Con la medesima tempestività, occorre tener conto che i Paesi più esposti ai flussi migratori sono oggi in Sud Europa (Grecia, Italia, Cipro, Malta, Spagna): gli stessi a esser più colpiti, dopo la crisi del 2007-2008, da politiche di drastica riduzione delle spese sociali. Spese che includono l’assistenza e il salvataggio dei profughi. Il peso che ingiustamente grava sulle loro spalle va immediatamente alleviato.

Infine, la questione tempo. È dallo sterminio presso Lampedusa che Governi e Parlamenti in Europa preconizzano una cooperazione con i Paesi di origine e di transito, per “esternalizzare” le politiche di search and rescue e di asilo.
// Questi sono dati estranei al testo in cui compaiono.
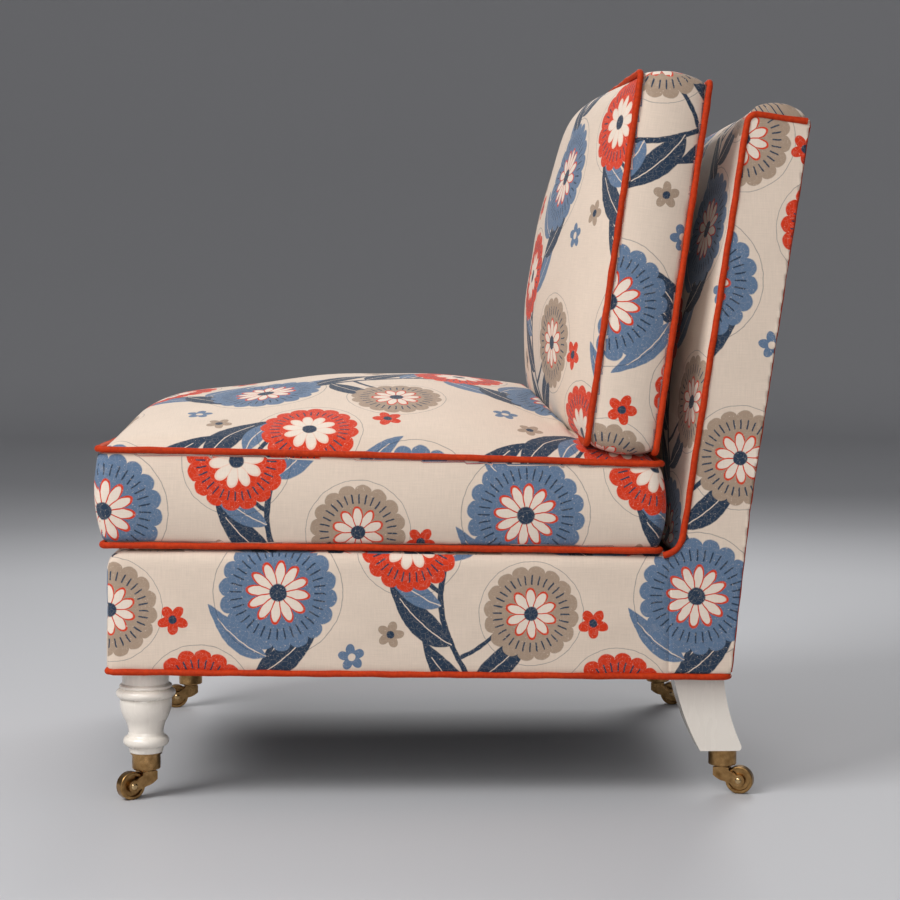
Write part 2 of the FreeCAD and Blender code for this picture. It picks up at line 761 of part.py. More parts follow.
def back_outline(inset, crown, top_crown, rear, x=0.0, corner=0.0):
    """The back's side profile above the deck, as edges from the deck round the front and the top to
    the rear: a sweep out of the deck, a crowned front and a crowned top."""
    base, along = deck_corner()
    turn = along.getAngle(Vector(0, 0, 1))
    reach = size.foot_sweep * math.tan(turn / 2)
    start = base - along * reach
    finish = base + Vector(0, 0, reach)
    centre = finish + Vector(0, -size.foot_sweep, 0)
    radius = size.foot_sweep + inset
    start = centre + (start - centre).normalize() * radius
    finish = centre + (finish - centre).normalize() * radius
    middle = centre + (base - centre).normalize() * radius
    top = Vector(0, inset, size.back_height - inset)
    rear_top = Vector(0, rear, size.back_height - inset)
    edges = [Part.Arc(start, middle, finish).toShape()]
    if corner > 0:
        path = rounded_path([finish, top, rear_top], [0, corner, 0])
        edges += path.Edges
    else:
        front = (finish + top) / 2 + Vector(0, -crown, 0)
        above = (top + rear_top) / 2 + Vector(0, 0, top_crown)
        edges.append(Part.Arc(finish, front, top).toShape())
        edges.append(Part.Arc(top, above, rear_top).toShape())
    for edge in edges:
        edge.translate(Vector(x, 0, 0))
    return edges, start + Vector(x, 0, 0), rear_top + Vector(x, 0, 0)


def back_block(inset):
    """The padded back above the deck, crowned forwards and upwards, full in the middle."""
    sections = []
    half = size.rail_outer
    edge_crown = size.crown_edge / 3
    _, along = deck_corner()
    steps = int(size.crown_sections) // 2
    for k in range(-steps, steps + 1):
        x = half * math.sin(math.pi / 2 * k / steps)
        fullness = math.sqrt(max(0.0, 1 - abs(x / half) ** 3))
        crown = edge_crown + (size.inside_crown - edge_crown) * fullness
        rise = edge_crown + (size.top_crown - edge_crown) * fullness
        edges, start, rear_top = back_outline(inset, crown, rise, size.frame_rear_n, x)
        low = start + along * ((size.frame_rear_n - start.y) / along.y)
        edges.append(Part.makeLine(rear_top, low))
        edges.append(Part.makeLine(low, start))
        sections.append(Part.Wire(edges))
    return Part.makeLoft(sections, True)


def above_deck():
    return box(-size.half_width, size.half_width, 0, 2 * size.deck_end, size.base_height,
               size.base_height + 2 * size.back_height)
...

Il Commissario Avramopoulos ha addirittura auspicato una “cooperazione con le dittature”, prospettando i respingimenti collettivi vietati dalla Convenzione di Ginevra sullo statuto dei Rifugiati del ‘51 (art. 33) e dagli articoli 18 e 19 della Carta europea dei diritti fondamentali.

Non c’è tempo per costruire relazioni diplomatiche – nei cosiddetti processi di Rabat e Khartoum – perché i fuggitivi sono in mare qui e ora, e qui e ora vanno salvati: sia dalla morte, sia dalle mafie che fanno soldi sulla loro pelle e riempiono un vuoto di legalità che l’Unione deve colmare. Gli Stati europei e l’Onu si macchiano di crimini e vivono inoltre nell’illusione. Carlotta Sami, portavoce dell’UNHCR, parla chiaro: «Far morire le persone in mare non impedirà ai fuggitivi di cercare sempre di nuovo la salvezza» dalle guerre, dalla fame, dall’odio che oggi si scatena contro i cristiani o altre minoranze, e in futuro anche dai disastri climatici.

Il tempo delle parole e dei negoziati diplomatici è senza più alcun rapporto con l’urgenza che si impone. È adesso, subito, che bisogna organizzare un’operazione salvataggio dell’umanità in fuga verso l’Europa.